I built “proof” that I could trust myself
Confidence didn’t come from affirmations. It came from receipts. Positive reinforcements, rewards, all the things that let me know that what I am doing is working. Don’t get me wrong, there aren’t a lot of them yet, but it’s coming. Mostly, it’s the accomplishing the things I told myself that I was going to do. Small promises kept:
“I’ll go to that audition even if I’m scared.”
“I’ll do this dance in the front even if I don’t feel like I’m ready to be there”
“I’ll save $200 this month.”
“I’ll stop replying to people who disrespect me.”
“I’ll finish what I start.”
Trust is built when you show yourself you mean what you say. Take yourself seriously.
What I wish someone told me at 20
Your twenties will be loud and confusing. Don’t make permanent decisions in temporary emotions.
Your timeline isn’t wrong. It’s your own and it’s not a race.
You’re not behind, you’re building something real and that’s what matters the most.
The goal isn’t to “arrive.” The journey is the reward. The real goal is to become someone you can live with.
You will outgrow people. Let it happen without begging and don’t grieve for too long about it.
You don’t need to be fearless. You need to be committed.

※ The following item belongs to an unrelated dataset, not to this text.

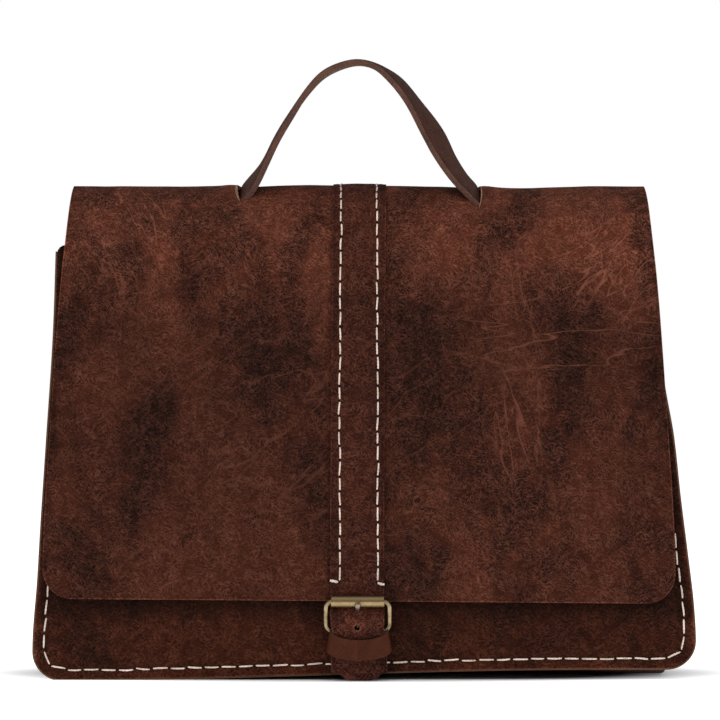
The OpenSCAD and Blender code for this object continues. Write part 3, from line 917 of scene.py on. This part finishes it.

If you’re in your 20s right now
If you’re reading this in the midst of it, confused, overwhelmed, disappointed, hopeful, numb. You are not failing because it’s hard. It’s only hard because you’re becoming. These are the memories that you look back on the most. It’s up to you to continue to make better ones every day for the rest of your life. This is just what surviving your twenties looks like:
Choosing peace over proving
Rebuilding without announcing it
Stacking your skillset
Protecting your energy like its money
Letting your life be messy while it gets better
You don’t need a perfect decade. You need a decade you make it through. And be grateful! There are so many people who don’t make it through.
Thoughts?
What part of your twenties did no one warn you about?